Fighting in Public Places



Jester Mitolo Cabernet Sauvignon from McLaren Vale, South Australia.

She never loved you.  

Further down, Kaysler Cabernet Sauvignon, Barossa Valley.

She never loved you.  

In the next rack, Saltram’s Barossa Shiraz.

She never loved you.

I opted for the Kaysler.

Ten minutes to close and there were three girls and one guy queued at the checkout. I read the back of her license as she passed it to the cashier; her birth date was 1996. When I was in second year university.

…Things I didn’t want to think about. The girls had all bought pre-mixers, and the guy carried a slab of beer. He wore R.M. Williams boots; two-hundred dollar horse-riding boots that wouldn’t have seen any dirt, other than what might have been on the nature strip when he left the house to climb into the Range Rover.

The girls all wore loose tracksuit pants, Ugg boots and rugby jumpers with the colours and names of their private schools emblazoned across them. On a Saturday night.

I went to the same schools, but I don’t bear any of the marks. All my tattoos are covered, as are most of the scars – except for the couple on my face, and if my hair is long enough, you can’t see the biggest one.

I like to think that people don’t know what I am until I open my mouth and say whatever it is I want them to know me by.

The cashier had hair that was way-up-there, the kind of thick-rimmed glasses that make the wearer seem intelligent and lots of tattoos. I didn’t look at any of them specifically, but they were those little ‘Sailor Jerry’ tattoos that have come back into vogue.

‘Hi mate,’ I said, ‘Do you mind if I take this with me?’ I asked, indicating the whiskey catalogue on the counter.

‘Of course,’ he said, in an accent I would guess was Spanish. ‘It is for you to take.’

The four boys that came and stood behind me were laughing amongst themselves in that ambiguous way where you may or may not be the subject of it. I tried not to look at them.

Then I looked at them askance. Varying sizes. Sloppy, obnoxious. They were just beginning to fray; a shirt tail here, a shoelace there.

‘How’s your night, mate?’ asked the one in front.

I met his eye and said nothing. At that moment all kinds of things leapt into my head. Describing them here makes them sequential, and therefore, they appear to take up more time than they actually did.

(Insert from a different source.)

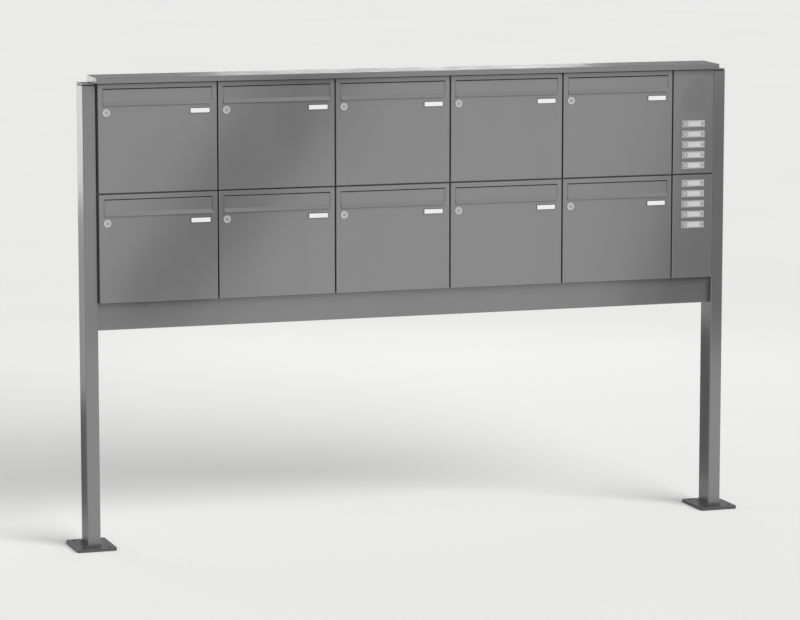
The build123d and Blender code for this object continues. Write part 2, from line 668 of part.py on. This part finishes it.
def save_letterboxes():
    """The bodies, hinge pins, doors, flaps and locks of every letterbox."""
    body = box_body()
    pins = hinge_pins()
    door = [door_sheet(), lock_housing(), name_holder()]
    letter_flap = flap()
    plug = lock_plug()
    all_pins = []
    for row, name in enumerate(ROWS):
        save(f"{name}_box_bodies", [placed(body, column, row) for column in range(COLUMNS)])
        for column in range(COLUMNS):
            place = f"{name}_{column + 1}"
            save(f"door_{place}", [placed(piece, column, row) for piece in door])
            save(f"flap_{place}", [placed(letter_flap, column, row)])
            save(f"lock_{place}", [placed(plug, column, row)])
            all_pins += [placed(pin, column, row) for pin in pins]
    save("hinge_pins", all_pins)


def save_bell_column():
    """The bell column's housing, panels, plates, buttons and what is behind them."""
    save("bell_housing", [placed(bell_housing(), COLUMNS, 0)])
    groups = {"bell_plates": bell_plate, "bell_name_cards": bell_card}
    groups.update({"bell_plate_screws": bell_screw, "bell_switches": bell_switch})
    places = []
    for row, name in reversed(list(enumerate(ROWS))):
        save(f"{name}_bell_panel", [placed(bell_panel(name), COLUMNS, row)])
        places += [(row, z) for z in plate_centres(name)]
    for node, make in groups.items():
        save(node, [placed(make(z), COLUMNS, row) for row, z in places])
    for number, (row, z) in enumerate(places, start=1):
        save(f"bell_button_{number}", [placed(bell_button(z), COLUMNS, row)])
    save("speaker_unit", [placed(speaker(), COLUMNS, len(ROWS) - 1)])


def save_frame():
    """Posts, foot plates, caps, roof, beam and bolts."""
    post_x = UNIT_WIDTH / 2 + POST_GAP + POST_WIDTH / 2
    for name, side in (("left", -1), ("right", 1)):
        save(f"{name}_post", [Pos(side * post_x, 0, 0) * post(side)])
        save(f"{name}_foot_plate", [Pos(side * post_x, 0, 0) * foot_plate()])
    save("post_caps", [Pos(x, 0, 0) * post_cap() for x in (-post_x, post_x)])
    save("cap_inserts", [Pos(x, 0, 0) * cap_insert() for x in (-post_x, post_x)])
    save("roof", [roof()])
    save("apron_beam", [beam()])
    save("assembly_bolts", assembly_bolts())


os.makedirs("parts", exist_ok=True)
save_frame()
save_letterboxes()
save_bell_column()
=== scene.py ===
"""Looks of the free-standing letterbox unit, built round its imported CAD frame. Metres throughout."""
import json
import math

import bmesh
import bpy
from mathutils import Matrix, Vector


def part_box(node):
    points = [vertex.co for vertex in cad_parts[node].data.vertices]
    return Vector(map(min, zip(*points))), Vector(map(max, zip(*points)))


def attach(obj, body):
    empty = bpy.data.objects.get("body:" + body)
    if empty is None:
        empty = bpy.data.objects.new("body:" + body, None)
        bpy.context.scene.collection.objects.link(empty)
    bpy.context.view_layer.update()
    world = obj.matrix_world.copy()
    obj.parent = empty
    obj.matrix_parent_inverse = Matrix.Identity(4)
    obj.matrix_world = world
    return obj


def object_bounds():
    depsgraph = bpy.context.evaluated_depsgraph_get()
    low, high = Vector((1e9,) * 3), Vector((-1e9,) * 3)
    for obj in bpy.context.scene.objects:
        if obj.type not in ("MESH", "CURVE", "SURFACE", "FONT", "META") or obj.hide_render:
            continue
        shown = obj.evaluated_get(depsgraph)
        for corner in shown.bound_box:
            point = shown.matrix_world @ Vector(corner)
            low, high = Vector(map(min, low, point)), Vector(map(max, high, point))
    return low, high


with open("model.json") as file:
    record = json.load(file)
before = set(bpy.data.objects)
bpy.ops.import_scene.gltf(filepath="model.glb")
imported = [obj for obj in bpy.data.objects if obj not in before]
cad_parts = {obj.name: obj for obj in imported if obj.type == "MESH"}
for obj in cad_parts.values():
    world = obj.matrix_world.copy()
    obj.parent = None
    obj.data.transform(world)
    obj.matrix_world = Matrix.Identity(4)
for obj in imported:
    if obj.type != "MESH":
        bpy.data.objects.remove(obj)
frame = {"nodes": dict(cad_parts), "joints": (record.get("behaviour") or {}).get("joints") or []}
CAD_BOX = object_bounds()
JOINTS = {joint["name"]: joint for joint in frame["joints"]}
PLACES = [f"{row}_{column}" for row in ("upper", "lower") for column in range(1, 6)]
BUTTONS = range(1, 11)
MM = 0.001

# Where the door's fittings sit, from the CAD design
PIVOT_BEHIND_FACE = 5 * MM
NAME_FROM_LEFT = 313.5 * MM
NAME_FROM_TOP = 85 * MM

# Camera: to the left of the front and a little above the unit's middle
CAMERA_AZIMUTH = math.radians(-18.68)
CAMERA_ELEVATION = math.radians(7.91)
CAMERA_DISTANCE = 10.70
CAMERA_AIM = Vector((-0.031, 0.0, -0.033))  # from the middle of the unit
CAMERA_LENS = 155.8
SENSOR_WIDTH = 36.0

# Studio: brightness of the surroundings; the key light's strength and, in degrees, its direction
SURROUNDINGS = 0.50
KEY_STRENGTH = 4.2
KEY_AZIMUTH, KEY_ELEVATION, KEY_SPREAD = 25.0, 28.0, 48.0
LIGHT_STAND = 6.0  # a distant light's own stand, which doesn't change its light
# Two soft lights behind the unit: place, aim, size and power
POST_LIGHT = ((-1.55, 1.45, 1.25), (-1.037, 0.0, 1.15), (0.7, 0.7), 3.0)
ROOF_LIGHT = ((1.4, 4.2, 2.0), (0.0, 0.0, 1.4), (1.6, 0.4), 11.0)
FLOOR_RADIUS = 150.0
FLOOR_SIDES = 96
FLAG_REACH = 0.5  # from a mirroring plane to its flag

# Corners of what mirrors a dark flag: (x, z) on the front of the unit's box for the first two,
# (y, z) on its left side and on the right post's inner side for the others
LEFT_FLAG = ((-0.44, 1.46), (-0.14, 1.46), (-0.71, 0.66), (-1.02, 0.66))
RIGHT_FLAG = ((0.96, 1.42), (1.30, 1.42), (1.30, 0.52), (0.70, 0.52))
POST_FLAG = ((-0.30, 0.46), (0.30, 0.46), (0.30, 0.07), (-0.30, 0.07))
INNER_FLAG = ((-0.25, 0.60), (0.25, 0.60), (0.25, 0.08), (-0.25, 0.08))


# ---------------------------------------------------------------- materials
# Noise scales are repeats per metre, tones run from black 0 to white 1.


class Shader:
    """A material and the few node patterns that every surface here is made of."""

    def __init__(self, name, **constants):
        self.material = bpy.data.materials.new(name)
        self.material.use_nodes = True
        self.tree = self.material.node_tree
        self.surface = self.tree.nodes["Principled BSDF"]
        coordinates = self.tree.nodes.new("ShaderNodeTexCoord")
        self.place = coordinates.outputs["Object"]
        for socket, value in constants.items():
            self.surface.inputs[socket.replace("_", " ")].default_value = value

    def link(self, output, target):
        self.tree.links.new(output, target)

    def stretched(self, scale):
        """Coordinates stretched along the axes, for a grain that runs one way."""
        mapping = self.tree.nodes.new("ShaderNodeMapping")
        mapping.inputs["Scale"].default_value = scale
        self.link(self.place, mapping.inputs["Vector"])
        return mapping.outputs["Vector"]

    def noise(self, scale, detail=4.0, roughness=0.55, at=None):
        node = self.tree.nodes.new("ShaderNodeTexNoise")
        node.inputs["Scale"].default_value = scale
        node.inputs["Detail"].default_value = detail
        node.inputs["Roughness"].default_value = roughness
        self.link(at or self.place, node.inputs["Vector"])
        return node.outputs["Fac"]

    def cells(self, scale):
        node = self.tree.nodes.new("ShaderNodeTexVoronoi")
        node.inputs["Scale"].default_value = scale
        self.link(self.place, node.inputs["Vector"])
        return node.outputs["Color"]

    def spread(self, value, low, high, start=0.3, stop=0.7):
        """A value between start and stop, spread over low to high."""
        node = self.tree.nodes.new("ShaderNodeMapRange")
        node.inputs["From Min"].default_value = start
        node.inputs["From Max"].default_value = stop
        node.inputs["To Min"].default_value = low
        node.inputs["To Max"].default_value = high
        self.link(value, node.inputs["Value"])
        return node.outputs["Result"]

    def sum(self, first, second, kind="ADD"):
        node = self.tree.nodes.new("ShaderNodeMath")
        node.operation = kind
        self.link(first, node.inputs[0])
        self.link(second, node.inputs[1])
        return node.outputs[0]

    def colour(self, value, dark, light):
        """Colour of the surface between two greys or tints, by a value from 0 to 1."""
        ramp = self.tree.nodes.new("ShaderNodeValToRGB")
        ramp.color_ramp.elements[0].color = (*dark, 1.0)
        ramp.color_ramp.elements[1].color = (*light, 1.0)
        self.link(value, ramp.inputs["Fac"])
        self.link(ramp.outputs["Color"], self.surface.inputs["Base Color"])

    def roughness(self, value):
        self.link(value, self.surface.inputs["Roughness"])

    def bump(self, height, depth, strength=1.0, before=None):
        """Relief of the given depth in metres, on top of an earlier relief if there is one."""
        node = self.tree.nodes.new("ShaderNodeBump")
        node.inputs["Distance"].default_value = depth
        node.inputs["Strength"].default_value = strength
        self.link(height, node.inputs["Height"])
        if before:
            self.link(before, node.inputs["Normal"])
        self.link(node.outputs["Normal"], self.surface.inputs["Normal"])
        return node.outputs["Normal"]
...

At the time, it was instantaneous, liquid, synaptic.

I was probably twice their age. I felt the pain in tendons and ligaments, elbows, knees, ankle and shoulder. Things that future surgery may or may not return to function.

Blurry eyesight from a broken bone in the right eye socket. All the fights that made me strong had accumulated over time to make me weak.

The question, ‘How’s your night, mate?’ was intended to draw me in and make me subject to their dynamic. I have to capitulate to their joke, the larger joke that has them all guffawing as a group. The joke that is youth and strength of numbers and you’re the butt of it.

He eventually caught up to me. He and his four friends; he wouldn’t have had the balls to try it on his own. Afterwards, I was in the hospital until five AM, waiting to get my face stitched shut. I emailed her photos of the injury. I never heard a thing.  

More than two decades of professional fights, not to mention hundreds of street fights with all kinds of animals, mostly idiots and occasionally cops, has added up to right now.

‘How’s your night, mate?’ was Little Alex, the other fools were his droogs and I had become the old man in the railway tunnel at the start of A Clockwork Orange.

“He doesn’t like the conversation, boys,” he said, turning away towards his audience.

“It’s not a conversation,” I replied. “A conversation requires the participation of another person. So far, you’re just talking on your own.”

“Now that’s a practiced line,” he said.

“No, that’s the sound of a brain in motion. I don’t imagine you hear a lot of it.” I reached out and tapped his wrist as he turned back to his friends. “You wanted a conversation, you’re getting one. Come here. Don’t talk to them; talk to me.”

“Don’t fucking touch me!” he said, sidling forward to the cashier, nose turned up. “Fuck off!”

“Make me,” I said, trying to find his eye. I had nothing more to say; I wanted him to look into my eyes. I saw the other three beyond him clearly. Height and distance, as well as relative position.

“Make me,” I repeated. He refused to meet my eye.

The stare-down before a fight is an essential part of the ritual. In a ring, it occurs while the referee is giving his instructions, but the fact is, those fighters know the rules like they know the patterns set into the ends of their fingers.

The referee’s instructions provide the opportunity for the combatants to look into each other’s souls. They see you, but they also see themselves. I was squashing ‘How’s your night, mate?’ between the walls of his fear and my willingness.

There was nothing to say.

“You’re done,” he said, wearing an offended and disgusted expression, fidgeting in his wallet, eyes down.